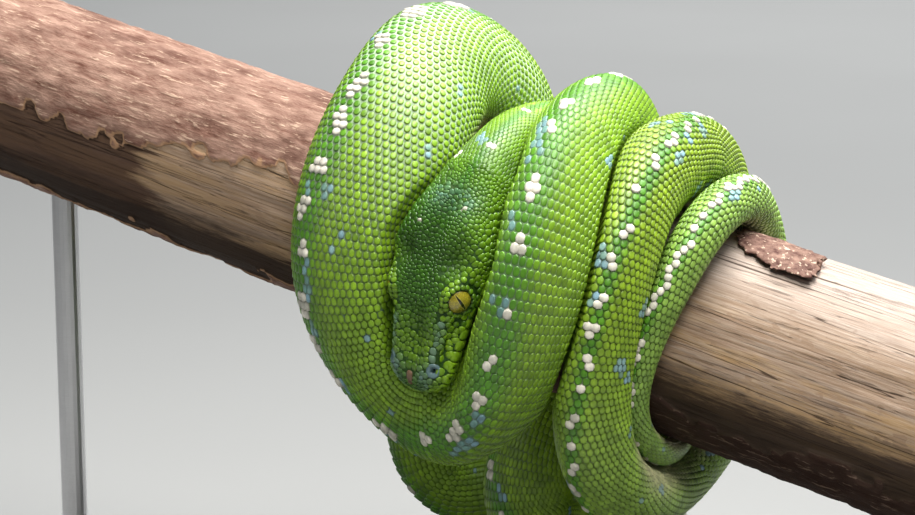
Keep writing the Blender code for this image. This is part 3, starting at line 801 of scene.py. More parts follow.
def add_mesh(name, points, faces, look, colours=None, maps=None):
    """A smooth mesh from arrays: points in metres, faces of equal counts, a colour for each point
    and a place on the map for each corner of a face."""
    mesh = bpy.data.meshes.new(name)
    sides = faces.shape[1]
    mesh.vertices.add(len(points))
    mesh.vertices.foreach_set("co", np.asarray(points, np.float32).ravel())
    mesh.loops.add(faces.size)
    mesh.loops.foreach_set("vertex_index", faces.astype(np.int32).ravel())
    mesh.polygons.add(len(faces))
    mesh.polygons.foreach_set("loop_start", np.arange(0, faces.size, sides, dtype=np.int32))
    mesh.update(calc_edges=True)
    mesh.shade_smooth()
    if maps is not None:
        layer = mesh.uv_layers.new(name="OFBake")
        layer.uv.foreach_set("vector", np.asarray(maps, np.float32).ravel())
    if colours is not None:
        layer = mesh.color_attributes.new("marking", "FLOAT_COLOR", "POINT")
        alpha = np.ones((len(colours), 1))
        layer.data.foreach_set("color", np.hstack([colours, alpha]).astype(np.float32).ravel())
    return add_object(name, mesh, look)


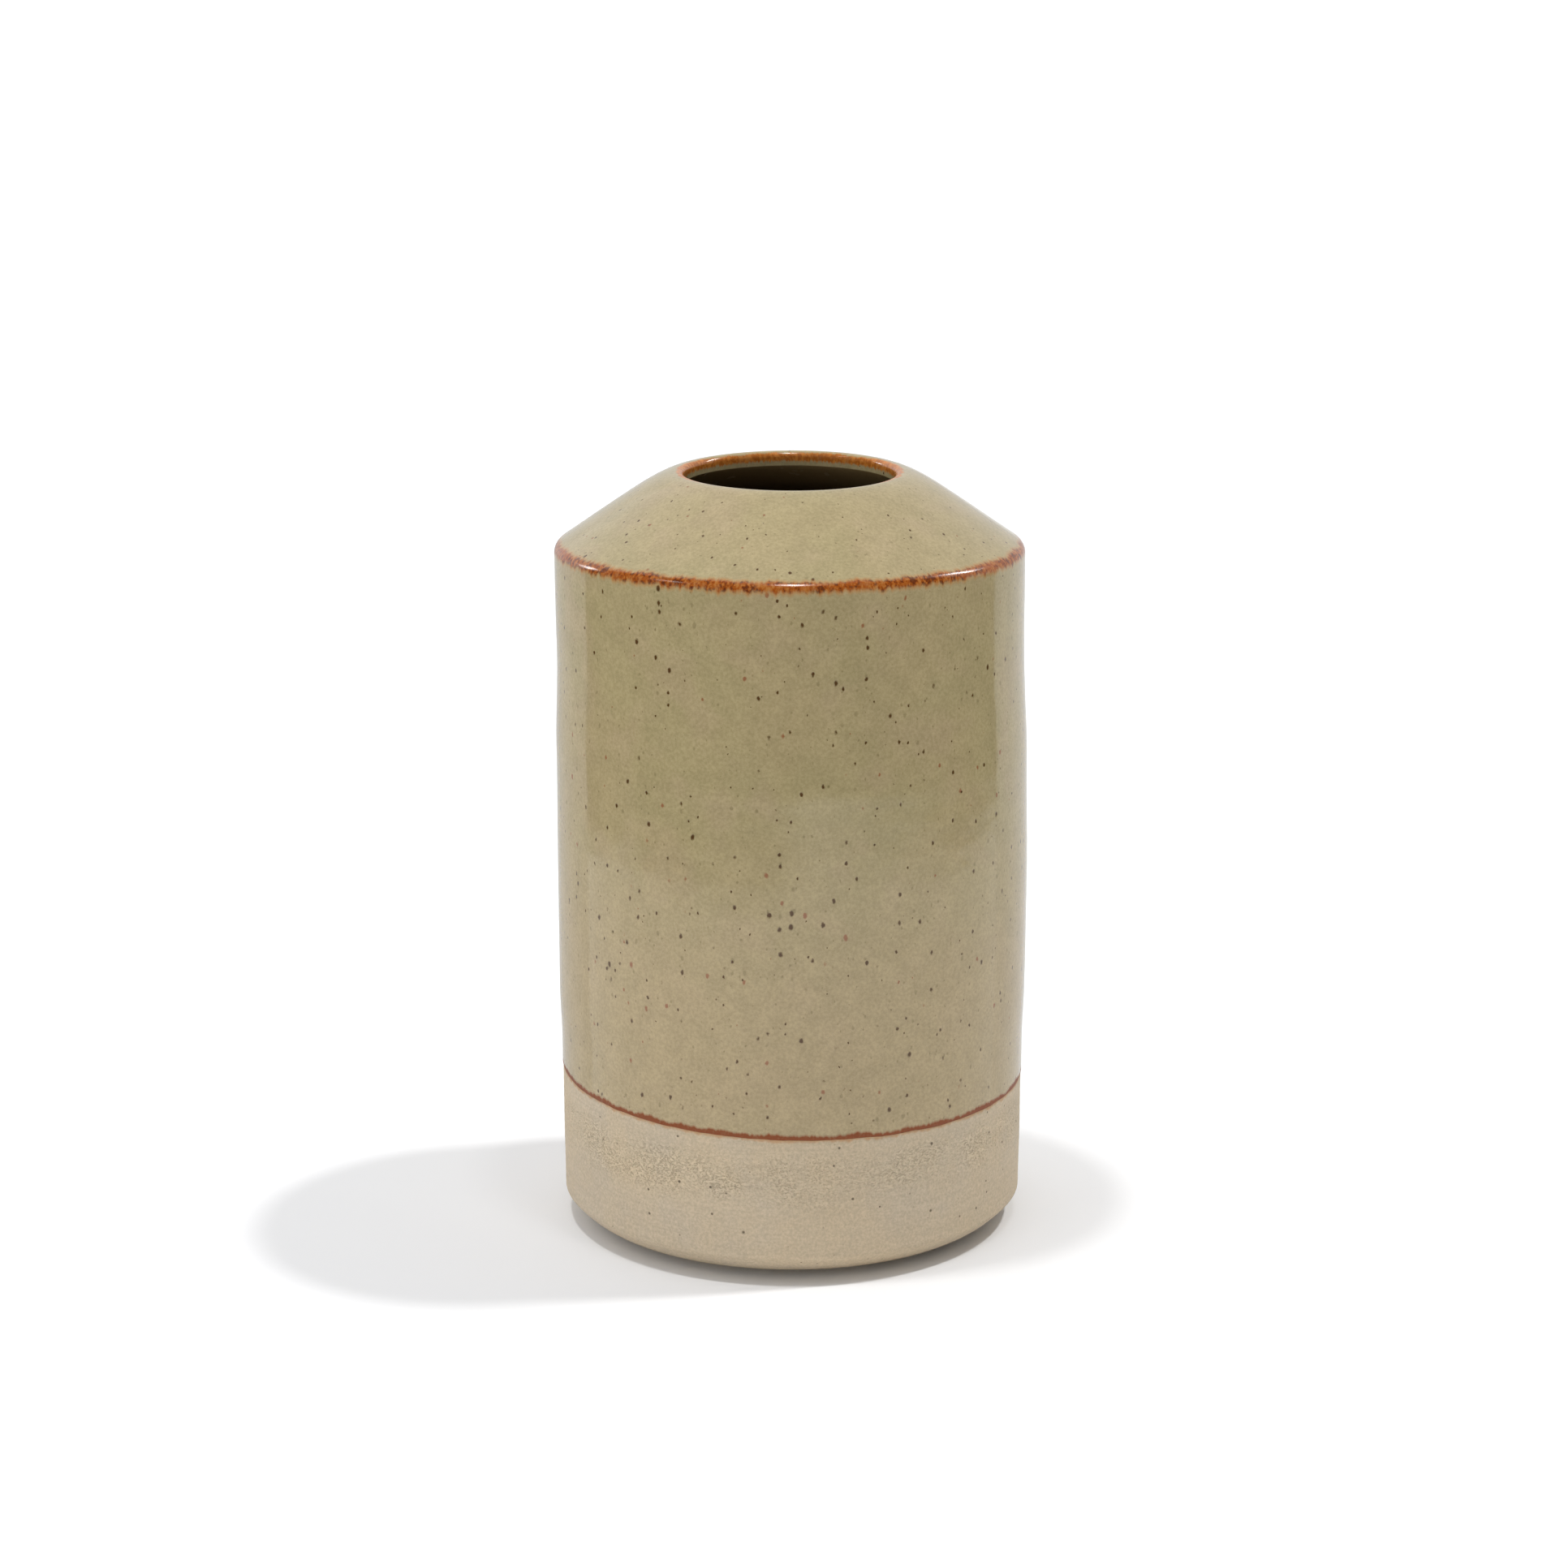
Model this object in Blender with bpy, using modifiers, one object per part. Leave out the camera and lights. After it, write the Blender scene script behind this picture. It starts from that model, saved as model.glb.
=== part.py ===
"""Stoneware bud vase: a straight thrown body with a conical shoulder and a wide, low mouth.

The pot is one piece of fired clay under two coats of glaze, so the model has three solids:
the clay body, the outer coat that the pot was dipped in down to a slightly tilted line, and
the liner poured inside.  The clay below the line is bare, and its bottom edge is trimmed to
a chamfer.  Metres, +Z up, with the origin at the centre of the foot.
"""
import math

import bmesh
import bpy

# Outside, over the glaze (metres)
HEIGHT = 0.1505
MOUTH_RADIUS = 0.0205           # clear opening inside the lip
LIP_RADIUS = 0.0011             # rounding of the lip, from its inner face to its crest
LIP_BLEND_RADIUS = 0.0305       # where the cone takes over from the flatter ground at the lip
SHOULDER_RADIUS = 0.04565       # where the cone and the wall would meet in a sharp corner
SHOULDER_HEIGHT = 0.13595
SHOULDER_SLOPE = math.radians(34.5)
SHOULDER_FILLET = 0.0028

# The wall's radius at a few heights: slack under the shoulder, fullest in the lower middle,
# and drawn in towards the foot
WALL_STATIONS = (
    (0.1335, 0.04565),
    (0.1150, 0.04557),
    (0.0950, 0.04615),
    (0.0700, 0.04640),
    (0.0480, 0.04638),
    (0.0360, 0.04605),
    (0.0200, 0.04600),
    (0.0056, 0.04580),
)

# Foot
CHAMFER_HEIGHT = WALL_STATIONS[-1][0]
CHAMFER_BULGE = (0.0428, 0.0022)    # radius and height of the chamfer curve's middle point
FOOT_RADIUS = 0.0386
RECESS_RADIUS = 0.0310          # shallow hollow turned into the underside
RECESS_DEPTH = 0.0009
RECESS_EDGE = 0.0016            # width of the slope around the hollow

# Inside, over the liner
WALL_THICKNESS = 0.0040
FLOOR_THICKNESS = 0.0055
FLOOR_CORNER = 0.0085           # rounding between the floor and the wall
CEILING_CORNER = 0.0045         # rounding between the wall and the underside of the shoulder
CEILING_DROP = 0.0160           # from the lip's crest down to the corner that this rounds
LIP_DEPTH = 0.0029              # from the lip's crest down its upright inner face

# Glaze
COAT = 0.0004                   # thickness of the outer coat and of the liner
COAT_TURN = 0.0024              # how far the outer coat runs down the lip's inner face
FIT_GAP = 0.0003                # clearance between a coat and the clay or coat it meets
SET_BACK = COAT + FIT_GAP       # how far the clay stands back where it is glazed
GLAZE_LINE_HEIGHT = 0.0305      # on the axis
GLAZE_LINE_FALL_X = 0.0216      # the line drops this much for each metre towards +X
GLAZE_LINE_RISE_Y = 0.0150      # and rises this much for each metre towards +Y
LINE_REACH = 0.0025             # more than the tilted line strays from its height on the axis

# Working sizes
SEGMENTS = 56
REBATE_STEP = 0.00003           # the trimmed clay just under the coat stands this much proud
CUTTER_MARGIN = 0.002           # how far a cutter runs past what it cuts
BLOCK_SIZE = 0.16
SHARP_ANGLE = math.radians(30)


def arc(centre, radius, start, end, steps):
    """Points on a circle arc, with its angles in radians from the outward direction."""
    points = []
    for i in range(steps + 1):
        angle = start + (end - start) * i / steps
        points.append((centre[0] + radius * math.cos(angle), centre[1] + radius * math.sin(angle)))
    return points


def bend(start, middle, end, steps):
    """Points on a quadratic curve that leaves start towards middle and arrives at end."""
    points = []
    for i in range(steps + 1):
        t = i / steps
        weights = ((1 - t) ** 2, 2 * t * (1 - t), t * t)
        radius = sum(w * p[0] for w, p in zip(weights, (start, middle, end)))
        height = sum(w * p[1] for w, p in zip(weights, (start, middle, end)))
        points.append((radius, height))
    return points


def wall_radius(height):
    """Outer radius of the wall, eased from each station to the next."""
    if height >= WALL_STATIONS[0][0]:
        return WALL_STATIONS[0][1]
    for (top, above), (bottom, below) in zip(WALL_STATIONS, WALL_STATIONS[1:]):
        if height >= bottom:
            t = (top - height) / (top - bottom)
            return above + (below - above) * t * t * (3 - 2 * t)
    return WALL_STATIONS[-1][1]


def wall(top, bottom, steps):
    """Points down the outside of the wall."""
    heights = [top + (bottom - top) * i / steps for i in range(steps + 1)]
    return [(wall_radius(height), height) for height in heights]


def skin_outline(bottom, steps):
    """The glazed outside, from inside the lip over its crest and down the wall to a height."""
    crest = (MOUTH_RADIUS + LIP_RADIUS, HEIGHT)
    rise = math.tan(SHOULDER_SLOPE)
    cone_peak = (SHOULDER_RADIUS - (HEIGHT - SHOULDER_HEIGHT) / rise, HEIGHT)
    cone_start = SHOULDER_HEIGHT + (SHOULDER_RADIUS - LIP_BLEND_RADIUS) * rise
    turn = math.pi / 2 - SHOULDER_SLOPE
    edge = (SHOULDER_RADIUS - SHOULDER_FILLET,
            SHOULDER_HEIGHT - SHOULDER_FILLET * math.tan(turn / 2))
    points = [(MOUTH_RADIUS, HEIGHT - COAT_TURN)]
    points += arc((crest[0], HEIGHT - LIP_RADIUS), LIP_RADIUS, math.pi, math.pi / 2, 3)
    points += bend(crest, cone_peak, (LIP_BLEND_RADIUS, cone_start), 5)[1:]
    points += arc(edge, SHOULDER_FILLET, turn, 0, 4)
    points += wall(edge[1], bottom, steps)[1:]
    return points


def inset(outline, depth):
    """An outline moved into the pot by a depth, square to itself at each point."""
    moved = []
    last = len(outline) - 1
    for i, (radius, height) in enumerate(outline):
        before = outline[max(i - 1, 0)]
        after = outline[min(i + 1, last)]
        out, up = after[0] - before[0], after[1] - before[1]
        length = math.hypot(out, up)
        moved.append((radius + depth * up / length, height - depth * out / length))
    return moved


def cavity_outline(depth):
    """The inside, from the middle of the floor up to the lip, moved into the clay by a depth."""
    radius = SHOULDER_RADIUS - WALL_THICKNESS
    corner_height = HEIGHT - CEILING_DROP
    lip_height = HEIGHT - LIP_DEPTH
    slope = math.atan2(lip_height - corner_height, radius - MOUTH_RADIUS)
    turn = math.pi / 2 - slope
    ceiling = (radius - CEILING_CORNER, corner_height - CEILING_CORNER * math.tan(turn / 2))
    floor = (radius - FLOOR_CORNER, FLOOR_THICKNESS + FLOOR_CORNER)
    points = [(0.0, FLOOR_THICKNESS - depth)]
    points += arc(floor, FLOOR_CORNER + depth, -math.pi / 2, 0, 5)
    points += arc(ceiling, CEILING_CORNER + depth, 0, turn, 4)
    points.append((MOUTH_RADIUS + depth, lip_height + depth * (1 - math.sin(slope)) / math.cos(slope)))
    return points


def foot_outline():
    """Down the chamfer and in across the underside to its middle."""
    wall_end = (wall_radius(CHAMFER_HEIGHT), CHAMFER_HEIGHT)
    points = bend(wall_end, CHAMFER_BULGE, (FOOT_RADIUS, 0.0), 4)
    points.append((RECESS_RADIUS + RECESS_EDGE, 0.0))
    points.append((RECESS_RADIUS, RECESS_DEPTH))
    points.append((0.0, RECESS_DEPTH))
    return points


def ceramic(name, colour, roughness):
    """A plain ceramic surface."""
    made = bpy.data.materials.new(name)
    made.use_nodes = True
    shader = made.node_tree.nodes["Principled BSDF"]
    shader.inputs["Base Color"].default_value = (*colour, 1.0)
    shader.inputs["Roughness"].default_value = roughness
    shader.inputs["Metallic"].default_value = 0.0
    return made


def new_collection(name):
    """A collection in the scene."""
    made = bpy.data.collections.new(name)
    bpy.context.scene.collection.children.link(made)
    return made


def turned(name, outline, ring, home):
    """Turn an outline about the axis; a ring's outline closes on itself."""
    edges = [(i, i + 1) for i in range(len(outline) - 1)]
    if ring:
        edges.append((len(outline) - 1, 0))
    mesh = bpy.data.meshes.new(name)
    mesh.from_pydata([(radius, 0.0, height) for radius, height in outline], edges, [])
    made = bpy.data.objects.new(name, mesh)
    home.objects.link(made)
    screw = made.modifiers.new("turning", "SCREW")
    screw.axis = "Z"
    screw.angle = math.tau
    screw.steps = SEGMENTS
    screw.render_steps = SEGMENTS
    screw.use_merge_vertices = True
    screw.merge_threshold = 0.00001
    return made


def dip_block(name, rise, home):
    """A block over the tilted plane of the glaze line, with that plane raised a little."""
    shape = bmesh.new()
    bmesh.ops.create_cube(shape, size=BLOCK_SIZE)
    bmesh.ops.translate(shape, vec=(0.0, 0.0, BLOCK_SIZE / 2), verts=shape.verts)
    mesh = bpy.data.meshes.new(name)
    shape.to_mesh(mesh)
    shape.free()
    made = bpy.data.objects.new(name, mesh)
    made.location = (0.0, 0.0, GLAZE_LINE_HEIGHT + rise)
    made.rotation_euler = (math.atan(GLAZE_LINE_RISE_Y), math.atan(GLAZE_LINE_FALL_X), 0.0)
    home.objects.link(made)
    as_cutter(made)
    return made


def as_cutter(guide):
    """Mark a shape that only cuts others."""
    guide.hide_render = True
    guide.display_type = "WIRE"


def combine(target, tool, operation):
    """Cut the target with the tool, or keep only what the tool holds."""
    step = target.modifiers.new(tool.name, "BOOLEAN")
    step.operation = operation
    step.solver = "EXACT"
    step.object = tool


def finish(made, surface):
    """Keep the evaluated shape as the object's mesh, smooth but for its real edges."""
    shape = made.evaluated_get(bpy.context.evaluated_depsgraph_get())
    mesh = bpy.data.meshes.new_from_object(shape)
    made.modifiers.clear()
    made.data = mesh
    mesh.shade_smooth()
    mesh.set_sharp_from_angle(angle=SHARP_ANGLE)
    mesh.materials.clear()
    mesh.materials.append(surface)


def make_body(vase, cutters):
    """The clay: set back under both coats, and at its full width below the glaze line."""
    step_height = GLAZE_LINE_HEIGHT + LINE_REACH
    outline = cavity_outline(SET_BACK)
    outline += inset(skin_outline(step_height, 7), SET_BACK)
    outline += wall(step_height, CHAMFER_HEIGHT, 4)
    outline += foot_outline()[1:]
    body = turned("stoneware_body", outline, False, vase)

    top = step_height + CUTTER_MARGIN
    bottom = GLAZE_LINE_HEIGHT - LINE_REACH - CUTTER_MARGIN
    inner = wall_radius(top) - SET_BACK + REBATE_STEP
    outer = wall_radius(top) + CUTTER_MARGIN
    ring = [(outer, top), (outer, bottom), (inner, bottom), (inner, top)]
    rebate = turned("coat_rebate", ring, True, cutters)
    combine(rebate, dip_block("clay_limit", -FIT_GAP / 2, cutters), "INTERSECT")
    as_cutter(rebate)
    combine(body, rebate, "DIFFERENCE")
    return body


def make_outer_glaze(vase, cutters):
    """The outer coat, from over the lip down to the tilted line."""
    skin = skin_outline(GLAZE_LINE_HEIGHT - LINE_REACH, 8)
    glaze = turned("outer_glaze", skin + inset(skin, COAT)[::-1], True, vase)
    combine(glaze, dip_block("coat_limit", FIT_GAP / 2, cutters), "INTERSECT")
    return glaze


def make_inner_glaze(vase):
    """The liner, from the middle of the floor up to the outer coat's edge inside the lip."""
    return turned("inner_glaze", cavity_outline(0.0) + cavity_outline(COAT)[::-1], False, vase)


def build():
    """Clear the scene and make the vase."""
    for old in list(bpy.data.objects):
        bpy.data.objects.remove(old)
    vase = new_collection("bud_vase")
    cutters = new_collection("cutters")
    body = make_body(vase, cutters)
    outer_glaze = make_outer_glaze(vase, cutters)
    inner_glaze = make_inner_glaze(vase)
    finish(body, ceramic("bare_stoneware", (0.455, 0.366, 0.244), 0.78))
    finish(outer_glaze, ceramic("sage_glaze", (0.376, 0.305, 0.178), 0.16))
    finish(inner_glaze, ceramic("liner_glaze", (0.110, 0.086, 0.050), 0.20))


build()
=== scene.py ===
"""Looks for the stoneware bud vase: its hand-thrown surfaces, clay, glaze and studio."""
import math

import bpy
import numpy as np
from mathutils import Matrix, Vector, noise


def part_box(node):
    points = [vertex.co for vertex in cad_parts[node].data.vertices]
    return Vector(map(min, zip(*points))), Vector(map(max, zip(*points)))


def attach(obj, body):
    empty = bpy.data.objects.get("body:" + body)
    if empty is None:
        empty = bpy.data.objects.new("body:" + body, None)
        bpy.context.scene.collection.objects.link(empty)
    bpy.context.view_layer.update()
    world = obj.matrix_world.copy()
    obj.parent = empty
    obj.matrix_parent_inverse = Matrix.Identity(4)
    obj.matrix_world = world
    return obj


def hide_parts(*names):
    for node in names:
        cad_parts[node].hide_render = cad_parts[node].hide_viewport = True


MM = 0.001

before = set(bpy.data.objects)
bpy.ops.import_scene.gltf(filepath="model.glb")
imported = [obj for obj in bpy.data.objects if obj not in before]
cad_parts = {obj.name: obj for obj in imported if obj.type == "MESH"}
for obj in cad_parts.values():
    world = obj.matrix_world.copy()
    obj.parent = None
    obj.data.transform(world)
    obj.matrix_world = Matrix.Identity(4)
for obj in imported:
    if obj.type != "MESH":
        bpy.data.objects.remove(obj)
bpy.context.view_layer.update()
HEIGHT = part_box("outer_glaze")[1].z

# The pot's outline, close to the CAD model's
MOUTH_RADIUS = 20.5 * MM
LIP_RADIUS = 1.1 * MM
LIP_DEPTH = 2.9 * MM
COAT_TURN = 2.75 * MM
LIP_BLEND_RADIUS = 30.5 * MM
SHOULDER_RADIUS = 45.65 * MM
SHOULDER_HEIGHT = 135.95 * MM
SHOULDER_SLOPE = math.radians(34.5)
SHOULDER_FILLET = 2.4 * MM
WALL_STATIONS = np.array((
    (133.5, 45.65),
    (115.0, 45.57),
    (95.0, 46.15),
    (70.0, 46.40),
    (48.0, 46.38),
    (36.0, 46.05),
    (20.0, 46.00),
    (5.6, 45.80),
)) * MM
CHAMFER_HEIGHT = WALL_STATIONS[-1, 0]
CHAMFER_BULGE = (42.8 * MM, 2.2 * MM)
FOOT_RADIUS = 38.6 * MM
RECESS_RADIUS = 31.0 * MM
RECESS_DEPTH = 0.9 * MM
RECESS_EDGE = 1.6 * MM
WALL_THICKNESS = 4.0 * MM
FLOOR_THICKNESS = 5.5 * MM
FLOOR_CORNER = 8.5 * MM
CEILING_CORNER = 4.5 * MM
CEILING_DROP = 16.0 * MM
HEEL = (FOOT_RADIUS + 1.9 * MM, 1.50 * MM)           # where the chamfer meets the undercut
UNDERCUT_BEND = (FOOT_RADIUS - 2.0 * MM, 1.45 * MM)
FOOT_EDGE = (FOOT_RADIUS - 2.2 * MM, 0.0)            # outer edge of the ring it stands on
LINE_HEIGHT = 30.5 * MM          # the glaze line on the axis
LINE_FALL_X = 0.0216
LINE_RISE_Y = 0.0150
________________
> _EXERCISE TASK_:
Transcribe each line of the data above, unaltered, from the one where "inner_glaze = make_inner_glaze(vase)" appears to the one where "points = [vertex.co" appears, inclusive of both.

> _WRITTEN SOLUTION_:
    inner_glaze = make_inner_glaze(vase)
    finish(body, ceramic("bare_stoneware", (0.455, 0.366, 0.244), 0.78))
    finish(outer_glaze, ceramic("sage_glaze", (0.376, 0.305, 0.178), 0.16))
    finish(inner_glaze, ceramic("liner_glaze", (0.110, 0.086, 0.050), 0.20))


build()
=== scene.py ===
"""Looks for the stoneware bud vase: its hand-thrown surfaces, clay, glaze and studio."""
import math

import bpy
import numpy as np
from mathutils import Matrix, Vector, noise


def part_box(node):
    points = [vertex.co for vertex in cad_parts[node].data.vertices]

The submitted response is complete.